The second and the more sensational case is titled as Khusboo v. Kanniammal, where the actor, Khushboo, had to go up till the Supreme Court to get the multiple criminal complaints filed against her quashed. The complaints under the IRW Act arose from her comments advocating more bodily autonomy for women in the context of pre-maritial sex.

The Supreme Court quashing the charges against her stated that the IRW Act, “was enacted to punish publishers and advertisers who knowingly disseminate materials that portray women in an indecent manner. However, this statute cannot be used in the present case where the appellant has merely reffed to the incidence of pre-maritial sex in her statement which was published by a news magazine and subsequently reported in another periodical. It would defy logic to invoke the offenses mentioned in this statute to proceed against the appellant, who cannot be described as an ‘advertiser’ or ‘publisher’ by any means.”

This judgment came after a similar non-bailable warrant was issued against Khushboo and she had to surrender before a court to take bail. One of the bail conditions imposed by the Court prevented her from talking to the media about the case.

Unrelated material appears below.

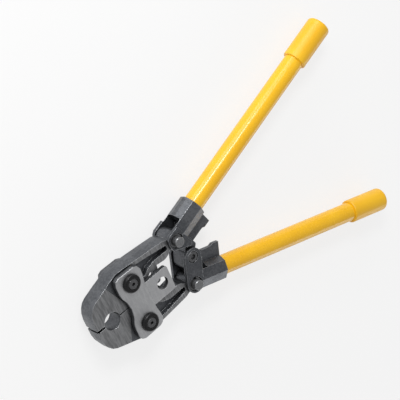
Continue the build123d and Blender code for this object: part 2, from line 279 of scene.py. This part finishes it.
def yellowLacquer(name, gloss, peel):
    f = Finish(name)
    cloud = f.noise(22.0, 2.0, 0.5)
    orangePeel = f.noise(330.0, 2.0, 0.5)
    scuff = f.ramp(f.noise(260.0, 5.0, 0.75, f.stretched((0.35, 1.0, 1.0))), 0.68, 0.76)
    colour = f.mixed(f.ramp(cloud, 0.35, 0.7), lacquer["deep"], lacquer["colour"])
    colour = f.mixed(scuff * 0.12, colour, lacquer["scuff"])
    return f.surface({
        "Base Color": colour,
        "Roughness": f.ramp(orangePeel, 0.3, 0.7, gloss, gloss + 0.06),
        "Coat Weight": 0.2,
        "Coat Roughness": 0.10,
        "Normal": f.bump(orangePeel, 0.00006, peel),
    })


plastic = {"skin": (0.030, 0.030, 0.032)}

def plugPlastic(name):
    f = Finish(name)
    grain = f.noise(900.0)
    colour = f.mixed(f.ramp(grain, 0.3, 0.7), plastic["skin"], shade(plastic["skin"], 1.5))
    return f.surface({
        "Base Color": colour,
        "Roughness": f.ramp(grain, 0.3, 0.7, 0.45, 0.6),
        "Normal": f.bump(grain, 0.00015, 0.4),
    })


def dress(nodeNames, material):
    for nodeName in nodeNames:
        mesh = nodes[nodeName].data
        mesh.materials.clear()
        mesh.materials.append(material)

dress(["front_plate", "rear_plate"], plateSteel("plateSteel"))
dress(["upper_jaw", "lower_jaw"], forgedSteel("jawSteel", groundFrom=0.0098))
dress(["upper_head", "lower_head"], forgedSteel("headSteel"))
dress(["upper_jaw_pin", "lower_jaw_pin", "jaw_pin_caps"], blackSteel("blackSteel", blackened["skin"]))
dress(["jaw_pin_screws", "centre_screw"], blackSteel("screwSteel", blackened["disc"]))
dress(["upper_fork_pin", "lower_fork_pin", "centre_pin", "upper_pin_rings", "lower_pin_rings"], pinSteel("pinSteel"))
dress(["upper_tube", "lower_tube"], yellowLacquer("yellowLacquer", 0.22, 0.10))
dress(["upper_grip", "lower_grip"], yellowLacquer("yellowGrip", 0.36, 0.30))
dress(["upper_tube_plug", "lower_tube_plug"], plugPlastic("plugPlastic"))
print("finishes made")


# ---- floor and light ----

studio = {
    "middle": (0.12, 0.0, 0.0),
    "floorSize": 6.0,
    "floorColour": (0.92, 0.92, 0.92),
    "floorGlow": 0.75,   # how much of the floor is plain white in the picture and in reflections
    "sky": 0.50,
    "key": {"place": (0.07, 1.0, 0.73), "size": (0.45, 0.22), "power": 6.0},
    "farPanel": {"place": (0.15, 1.5, 0.30), "size": (2.4, 0.60), "power": 13.0},
    "nearPanel": {"place": (0.60, -1.5, 0.35), "size": (2.4, 0.60), "power": 7.0},
}

def seenDirectly(tree):   # 1 for the camera, for mirror-like and for see-through rays
    path = tree.nodes.new("ShaderNodeLightPath")
    total = path.outputs["Is Camera Ray"]
    for name in ("Is Glossy Ray", "Is Transmission Ray"):
        most = tree.nodes.new("ShaderNodeMath")
        most.operation = "MAXIMUM"
        tree.links.new(total, most.inputs[0])
        tree.links.new(path.outputs[name], most.inputs[1])
        total = most.outputs[0]
    return total

def makeFloor():
    low = cadBox[0][2]
    mesh = bpy.data.meshes.new("floor")
    shape = bmesh.new()
    bmesh.ops.create_grid(shape, x_segments=1, y_segments=1, size=studio["floorSize"] / 2)
    bmesh.ops.translate(shape, verts=shape.verts, vec=(0.0, 0.0, low))
    shape.to_mesh(mesh)
    shape.free()
    floor = bpy.data.objects.new("floor", mesh)
    bpy.context.scene.collection.objects.link(floor)
    f = Finish("floorPaper")
    paper = f.node("ShaderNodeBsdfDiffuse", None, {"Color": (*studio["floorColour"], 1.0)}, out="BSDF")
    white = f.node("ShaderNodeEmission", None, {"Color": (1.0, 1.0, 1.0, 1.0), "Strength": 1.0}, out="Emission")
    share = Wire(f, seenDirectly(f.tree)) * studio["floorGlow"]
    mesh.materials.append(f.output(f.node("ShaderNodeMixShader", None, {0: share, 1: paper, 2: white})))

def makeLamp(name, lampOf):
    data = bpy.data.lights.new(name, "AREA")
    data.shape = "RECTANGLE"
    data.size, data.size_y = lampOf["size"]
    data.energy = lampOf["power"]
    lamp = bpy.data.objects.new(name, data)
    bpy.context.scene.collection.objects.link(lamp)
    aim = (Vector(studio["middle"]) - Vector(lampOf["place"])).to_track_quat("-Z", "Y")
    lamp.matrix_world = Matrix.Translation(lampOf["place"]) @ aim.to_matrix().to_4x4()

def makeWorld():
    world = bpy.data.worlds.new("studio")
    world.use_nodes = True
    tree = world.node_tree
    tree.nodes.clear()
    sky = tree.nodes.new("ShaderNodeBackground")
    sky.inputs["Strength"].default_value = studio["sky"]
    output = tree.nodes.new("ShaderNodeOutputWorld")
    tree.links.new(sky.outputs[0], output.inputs["Surface"])
    bpy.context.scene.world = world

makeFloor()
makeWorld()
for lampName in ("key", "farPanel", "nearPanel"):
    makeLamp(lampName, studio[lampName])
print("floor and lamps placed")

Even people who supported did not escape the legal process. Suhasini Mani Rathnam, who had defended Khushboo, had four cases filed against her.

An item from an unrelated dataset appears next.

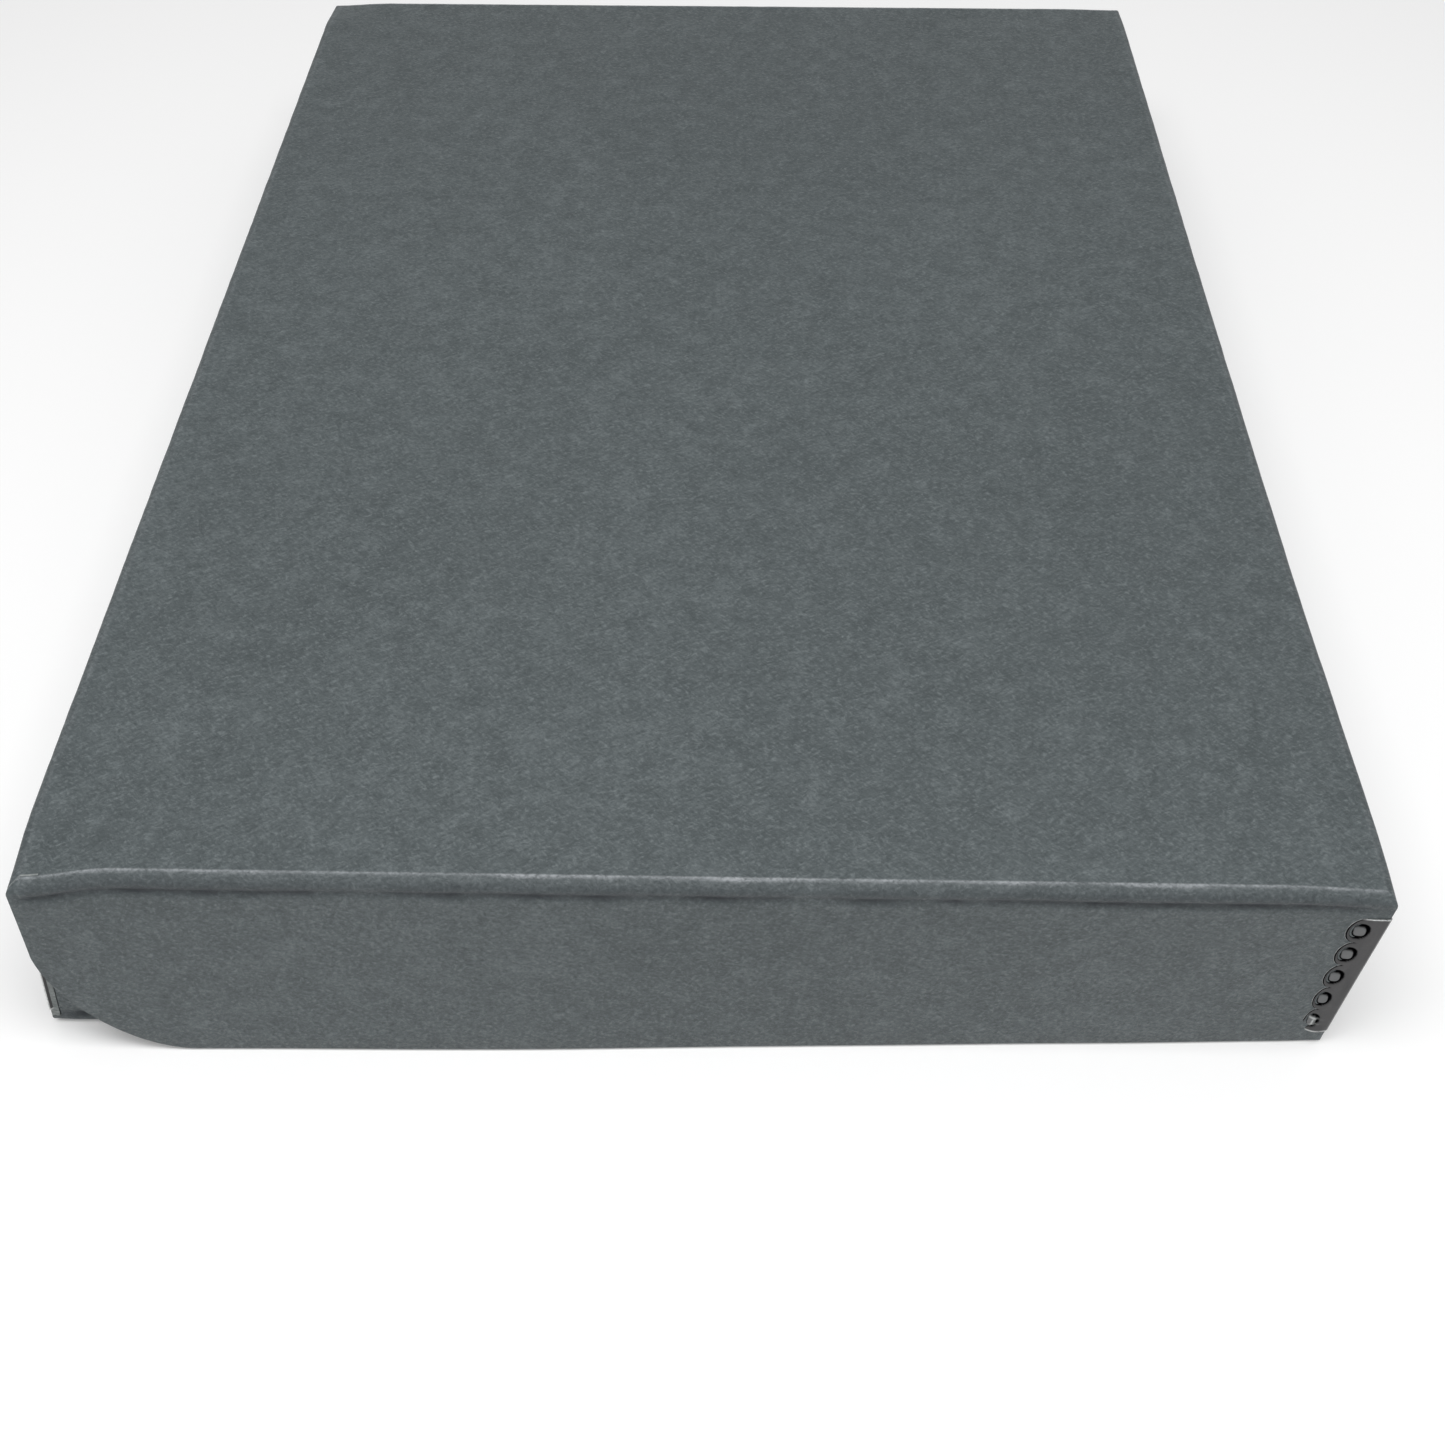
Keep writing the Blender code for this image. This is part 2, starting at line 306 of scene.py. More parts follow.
def paint_material():
    """Taupe-grey enamel on steel, with a painted highlight on the raised pads and painted shade in the
    pressed rings around them.
    """
    made = Nodes("stay_enamel")
    grain = made.noise(made.place, 1300.0, 3.0, 0.55)
    smear = made.noise(made.stretched(made.place, (260, 260, 90)), 1.0, 3.0, 0.6)
    colour = made.mix(made.band(smear, 0.35, 0.70), rgb(44, 44, 46), rgb(66, 65, 66))
    colour = made.mix(made.band(grain, 0.50, 0.75, 0.0, 0.35), colour, rgb(84, 82, 82))
    # Painted highlight: the raised pads are lightened as if catching the light.
    pad = made.attribute("pad")
    colour = made.mix(made.math("MULTIPLY", pad, 0.8), colour, rgb(104, 106, 107))
    # Painted shade: the pressed groove around each pad is made near black.
    ring = made.attribute("ring")
    colour = made.mix(ring, colour, rgb(3, 3, 4))
    bare = made.math("MULTIPLY", made.attribute("bare"), made.band(grain, 0.30, 0.50, 0.35, 1.0))
    colour = made.mix(bare, colour, rgb(205, 207, 206))
    made.feed(made.shader.inputs["Base Color"], colour)
    rough = made.math("ADD", made.band(grain, 0.3, 0.7, 0.42, 0.56), made.math("MULTIPLY", ring, 0.35))
    made.shine(rough, metallic=made.math("MULTIPLY", bare, 0.8))
    gloss = made.math("MULTIPLY", made.math("SUBTRACT", 1.0, ring), 0.4)
    made.feed(made.shader.inputs["Specular IOR Level"], gloss)
    made.bump(grain, 0.00006, 0.35)
    return made.material


def bare_steel_material():
    """Sheared steel at a stay's ends and the clinched prongs."""
    made = Nodes("stay_bare_steel")
    drag = made.noise(made.stretched(made.place, (2600, 2600, 500)), 1.0, 3.0, 0.6)
    colour = made.mix(made.band(drag, 0.35, 0.70), rgb(150, 152, 152), rgb(205, 207, 206))
    made.feed(made.shader.inputs["Base Color"], colour)
    made.shine(made.band(drag, 0.3, 0.7, 0.24, 0.42), metallic=0.9)
    made.bump(drag, 0.00004, 0.4)
    return made.material


BOARD_OUTSIDE = board_material(
    "barrier_board",
    base=rgb(80, 88, 90),
    deep=rgb(58, 66, 68),
    light=rgb(114, 122, 124),
    rub_highlight=rgb(166, 170, 174),
    shade_dirt_colour=rgb(38, 44, 50),
)
CUT_EDGE = cut_edge_material()
ENAMEL = paint_material()
BARE_STEEL = bare_steel_material()


# ---------------------------------------------------------------- mesh helpers


def mesh_object(name, shape, materials):
    mesh = bpy.data.meshes.new(name)
    shape.to_mesh(mesh)
    shape.free()
    obj = bpy.data.objects.new(name, mesh)
    bpy.context.scene.collection.objects.link(obj)
    for material in materials:
        mesh.materials.append(material)
    return obj


def bake_modifiers(obj):
    """Replaces an object's mesh by what its modifiers make of it."""
    graph = bpy.context.evaluated_depsgraph_get()
    graph.update()
    seen = obj.evaluated_get(graph)
    made = bpy.data.meshes.new_from_object(seen, preserve_all_data_layers=True, depsgraph=graph)
    obj.modifiers.clear()
    obj.data = made


def thicken(obj, thickness, seams=(), bevel=CUT_BEVEL):
    """Gives an outer surface its thickness, opens the seams, and breaks the cut edges."""
    solid = obj.modifiers.new("thickness", "SOLIDIFY")
    solid.thickness = thickness
    solid.offset = -1.0
    solid.use_even_offset = True
    solid.material_offset_rim = 1
    bake_modifiers(obj)
    shape = bmesh.new()
    shape.from_mesh(obj.data)
    inside = [
        face
        for face in shape.faces
        if face.material_index == 1 and any(all(seam(v.co) for v in face.verts) for seam in seams)
    ]
    bmesh.ops.delete(shape, geom=inside, context="FACES_ONLY")
    weight = shape.edges.layers.float.new("bevel_weight_edge")
    for edge in shape.edges:
        sides = {face.material_index for face in edge.link_faces}
        edge[weight] = 1.0 if sides == {0, 1} else 0.0
    shape.to_mesh(obj.data)
    shape.free()
    round_over = obj.modifiers.new("cut", "BEVEL")
    round_over.limit_method = "WEIGHT"
    round_over.width = bevel
    round_over.segments = 2
    round_over.material = 1
    round_over.use_clamp_overlap = True
    bake_modifiers(obj)
    obj.data.shade_smooth()
    obj.data.set_sharp_from_angle(angle=math.radians(38))
    return obj


def settle(obj, lie):
    """Moves each vertex from its place in a square box to where it lies in this one."""
    for vert in obj.data.vertices:
        vert.co = lie(vert.co)
    obj.data.update()


def grid_surface(points):
    """A bmesh of quads over a list of rows of points."""
    shape = bmesh.new()
    rows = [[shape.verts.new(p) for p in row] for row in points]
    for upper, lower in zip(rows, rows[1:]):
        for i in range(len(upper) - 1):
            shape.faces.new((upper[i], upper[i + 1], lower[i + 1], lower[i]))
    return shape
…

Digital activism, not a hypothetical

Call it slacktivism or any other deprecatory term, the use of Internet as a medium for activism is increasing. The most recent instance is extensive use of social networks by millions of users to change their display pictures showing support for LGTB rights to coincide with the US Supreme Court hearings on gay marriage.

Indian NGO’s and womens groups are not oblivious to this. Most of them maintain active twitter accounts and facebook pages. They often post images and content challenges the social bounds which dictate tight moral crosets for women. An effective way to get such a message is through pictures.

These pictures often contain partial nudity or images which would certainly run into trouble with mandates of IRW Act if it was to be extended online. If not an ultimate conviction, the threat of the pendency of a criminal case is a certainty.

Consider the following examples.

Its not these pages in isolation or the extension of the IRW Act which poses a threat of prosecution. It is the growing constituency of the offended, many of whom are the self arrogated custodians of Indian values. This has deeper links with a resurgence of right wing nationalism which is as many say disproportionately represented in online media encouraging a slur of “internet hindus”. An extended IRW Act would certainly provide a ready powder keg to such an easily inflammable group.

The short of it can be summarized in two rhetorical questions.

Will the IRW Act with its 10 sections dent patriarchy and objectification of women? It might.

Will the same 10 sections pose a risk for groups and individuals espousing the rights of women ? They certainly will.

Not without prejudice

My natural disposition revolts against any form of regulation on pure speech. I state this bias since it will always be present in my writing.

I believe policing speech is often going after the lowest hanging fruit which leads to greater deprivations of liberty. Even when well intentioned, doing it through law is plucking the fruit even without waiting for it to ripen. There are limits to law. By itself it is merely a black letter printed on paper. Inefficiently enforced by the police and courts. The social mores stay even in the existence of laws which mandate to the contrary.

A law preventing patriarchal speech does not change patriarchy by itself.

However, I will not deal with the free speech right which deserves its own post. If I get time, I intend to do it in coming week. In the post I will object to the proposed amendments on broader grounds of them being obsolete/superfluous and endangering the level of freedom of speech enjoyed online. Not found of hyperbole, but the way the amendments to the IRW Act are framed presently, it may may be the progeny of 66A.

Finally, please point out if I am missing something. I am not saying this to be polite, I am unfamiliar with literature on gender studies and feminism. So by all means, criticize and correct me. I look forward to a discussion and gaining a better perspective on this.